Extracted entries =>
_ _ _ _ _

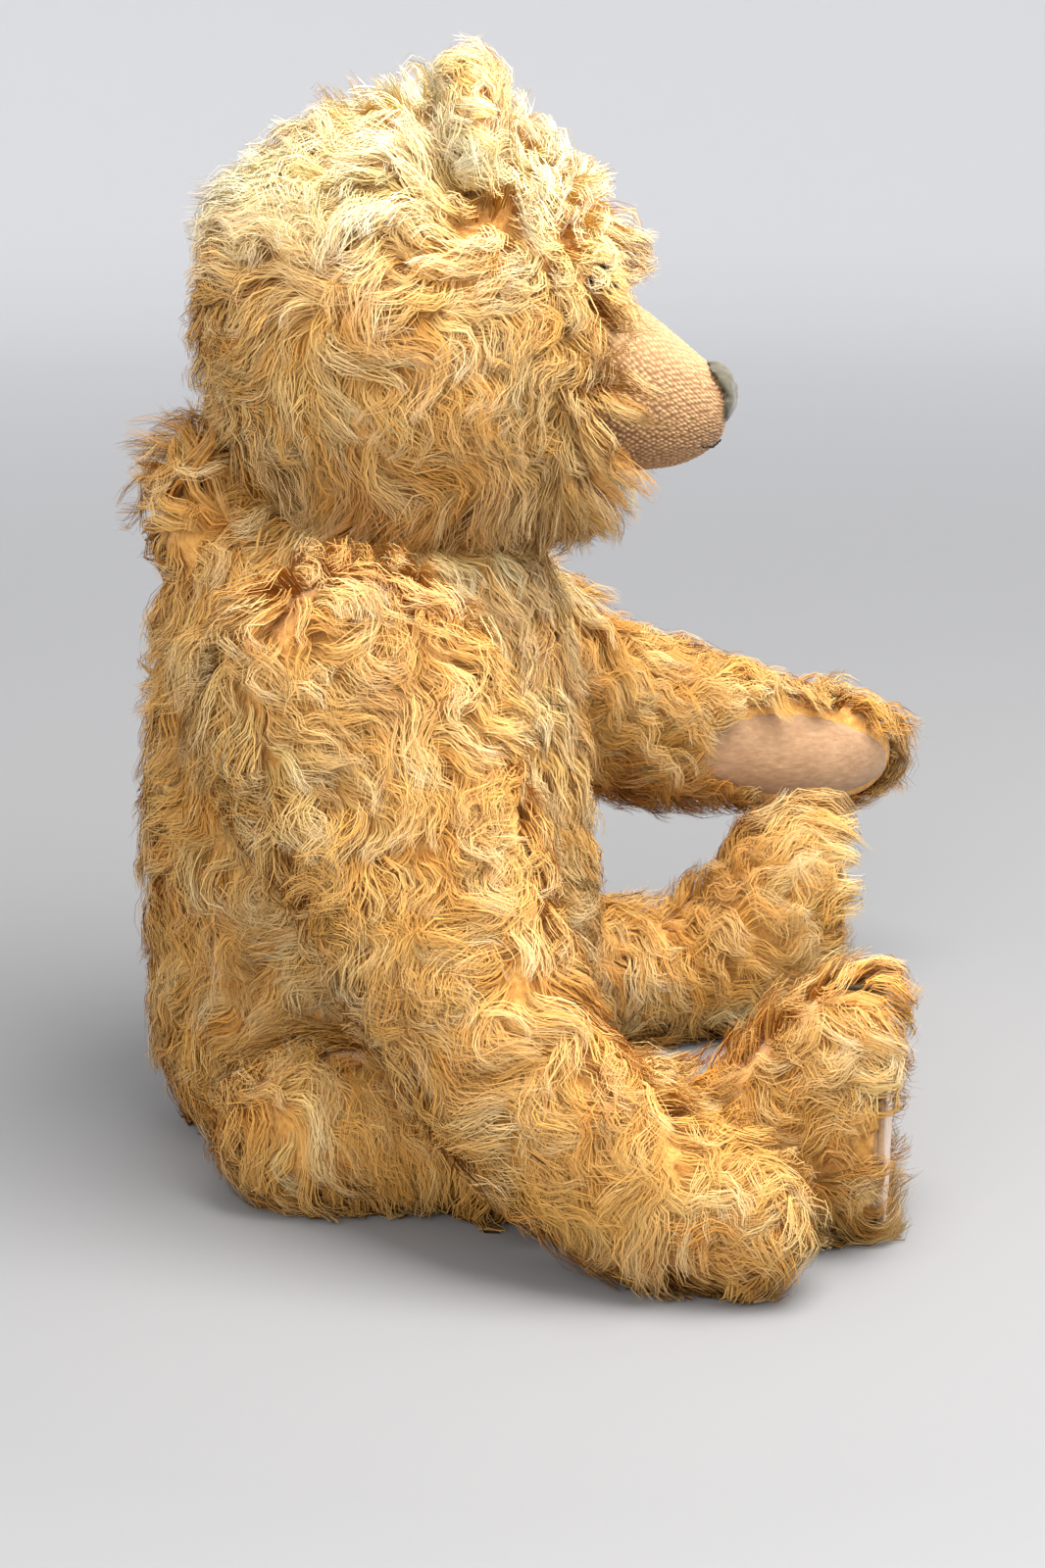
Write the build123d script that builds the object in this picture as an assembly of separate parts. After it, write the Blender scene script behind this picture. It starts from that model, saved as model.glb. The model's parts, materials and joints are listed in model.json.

_ _ _ _ _

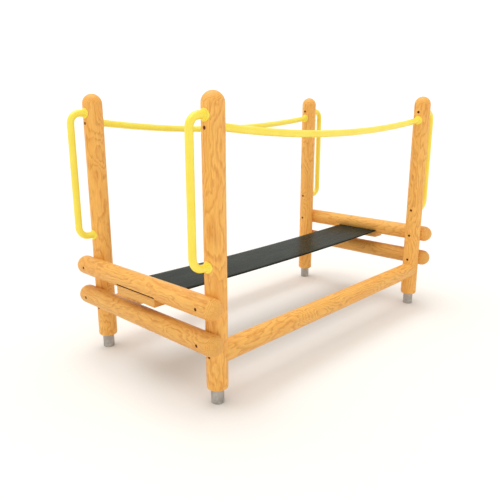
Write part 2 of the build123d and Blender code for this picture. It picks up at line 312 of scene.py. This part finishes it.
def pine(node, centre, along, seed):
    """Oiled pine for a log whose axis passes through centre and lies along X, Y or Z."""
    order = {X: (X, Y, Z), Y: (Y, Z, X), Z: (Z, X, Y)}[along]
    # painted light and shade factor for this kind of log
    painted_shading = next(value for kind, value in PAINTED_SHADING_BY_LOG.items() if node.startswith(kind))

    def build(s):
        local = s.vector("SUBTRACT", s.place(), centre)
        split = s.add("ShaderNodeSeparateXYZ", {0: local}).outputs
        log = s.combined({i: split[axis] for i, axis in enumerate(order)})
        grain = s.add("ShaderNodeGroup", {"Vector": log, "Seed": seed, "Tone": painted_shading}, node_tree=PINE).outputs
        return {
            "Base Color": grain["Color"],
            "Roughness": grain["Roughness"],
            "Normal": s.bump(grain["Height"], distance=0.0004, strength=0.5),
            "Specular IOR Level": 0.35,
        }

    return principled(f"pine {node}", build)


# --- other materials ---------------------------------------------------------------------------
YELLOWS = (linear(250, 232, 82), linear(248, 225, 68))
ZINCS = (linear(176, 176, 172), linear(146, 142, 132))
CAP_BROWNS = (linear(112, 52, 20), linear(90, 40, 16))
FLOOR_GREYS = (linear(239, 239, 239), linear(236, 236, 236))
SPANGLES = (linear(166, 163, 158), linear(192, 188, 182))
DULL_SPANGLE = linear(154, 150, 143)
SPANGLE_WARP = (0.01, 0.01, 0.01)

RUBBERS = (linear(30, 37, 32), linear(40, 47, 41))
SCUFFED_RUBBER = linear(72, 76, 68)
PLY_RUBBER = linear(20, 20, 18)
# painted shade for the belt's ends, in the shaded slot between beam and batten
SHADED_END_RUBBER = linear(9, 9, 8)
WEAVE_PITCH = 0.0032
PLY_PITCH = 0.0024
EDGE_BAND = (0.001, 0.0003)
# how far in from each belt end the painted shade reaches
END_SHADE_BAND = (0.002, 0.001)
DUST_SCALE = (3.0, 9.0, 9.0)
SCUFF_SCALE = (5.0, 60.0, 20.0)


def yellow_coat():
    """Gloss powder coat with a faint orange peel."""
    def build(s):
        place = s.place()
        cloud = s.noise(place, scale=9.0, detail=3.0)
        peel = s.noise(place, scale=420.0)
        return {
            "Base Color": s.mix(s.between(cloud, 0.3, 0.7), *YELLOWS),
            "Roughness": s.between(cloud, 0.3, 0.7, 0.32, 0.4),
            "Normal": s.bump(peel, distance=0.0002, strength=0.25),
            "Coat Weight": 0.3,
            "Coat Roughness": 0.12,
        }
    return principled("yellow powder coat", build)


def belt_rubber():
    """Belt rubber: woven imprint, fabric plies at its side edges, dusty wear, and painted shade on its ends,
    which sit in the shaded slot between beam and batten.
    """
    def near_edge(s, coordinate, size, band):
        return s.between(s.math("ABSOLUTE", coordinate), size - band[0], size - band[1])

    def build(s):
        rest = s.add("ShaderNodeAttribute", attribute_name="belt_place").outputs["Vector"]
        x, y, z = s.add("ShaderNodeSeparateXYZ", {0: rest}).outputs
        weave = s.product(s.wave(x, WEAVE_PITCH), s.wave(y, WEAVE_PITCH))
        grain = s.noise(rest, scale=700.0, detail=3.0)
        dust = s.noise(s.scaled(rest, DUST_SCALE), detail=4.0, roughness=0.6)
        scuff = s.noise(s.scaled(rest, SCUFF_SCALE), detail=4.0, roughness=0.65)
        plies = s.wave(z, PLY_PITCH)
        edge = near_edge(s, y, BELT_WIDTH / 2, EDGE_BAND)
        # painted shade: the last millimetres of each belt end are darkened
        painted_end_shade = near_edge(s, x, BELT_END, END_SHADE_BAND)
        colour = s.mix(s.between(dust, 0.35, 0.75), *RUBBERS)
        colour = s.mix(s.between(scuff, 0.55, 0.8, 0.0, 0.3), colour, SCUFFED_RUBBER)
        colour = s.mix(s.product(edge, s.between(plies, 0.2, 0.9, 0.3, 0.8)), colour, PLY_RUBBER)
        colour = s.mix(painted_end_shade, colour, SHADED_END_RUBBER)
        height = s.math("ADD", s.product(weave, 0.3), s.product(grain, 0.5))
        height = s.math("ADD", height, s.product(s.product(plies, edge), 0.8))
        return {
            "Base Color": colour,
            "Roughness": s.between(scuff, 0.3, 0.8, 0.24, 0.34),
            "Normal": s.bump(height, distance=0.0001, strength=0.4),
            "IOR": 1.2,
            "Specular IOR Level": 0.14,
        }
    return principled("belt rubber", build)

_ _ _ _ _

Instructions to follow => Extract and output the part that opens with the line containing "Write part 2" and closes with the line containing "SPANGLE_WARP = (0.01, 0.01, 0.01)", unchanged, ends included.

Response to the exercise =>
Write part 2 of the build123d and Blender code for this picture. It picks up at line 312 of scene.py. This part finishes it.
def pine(node, centre, along, seed):
    """Oiled pine for a log whose axis passes through centre and lies along X, Y or Z."""
    order = {X: (X, Y, Z), Y: (Y, Z, X), Z: (Z, X, Y)}[along]
    # painted light and shade factor for this kind of log
    painted_shading = next(value for kind, value in PAINTED_SHADING_BY_LOG.items() if node.startswith(kind))

    def build(s):
        local = s.vector("SUBTRACT", s.place(), centre)
        split = s.add("ShaderNodeSeparateXYZ", {0: local}).outputs
        log = s.combined({i: split[axis] for i, axis in enumerate(order)})
        grain = s.add("ShaderNodeGroup", {"Vector": log, "Seed": seed, "Tone": painted_shading}, node_tree=PINE).outputs
        return {
            "Base Color": grain["Color"],
            "Roughness": grain["Roughness"],
            "Normal": s.bump(grain["Height"], distance=0.0004, strength=0.5),
            "Specular IOR Level": 0.35,
        }

    return principled(f"pine {node}", build)


# --- other materials ---------------------------------------------------------------------------
YELLOWS = (linear(250, 232, 82), linear(248, 225, 68))
ZINCS = (linear(176, 176, 172), linear(146, 142, 132))
CAP_BROWNS = (linear(112, 52, 20), linear(90, 40, 16))
FLOOR_GREYS = (linear(239, 239, 239), linear(236, 236, 236))
SPANGLES = (linear(166, 163, 158), linear(192, 188, 182))
DULL_SPANGLE = linear(154, 150, 143)
SPANGLE_WARP = (0.01, 0.01, 0.01)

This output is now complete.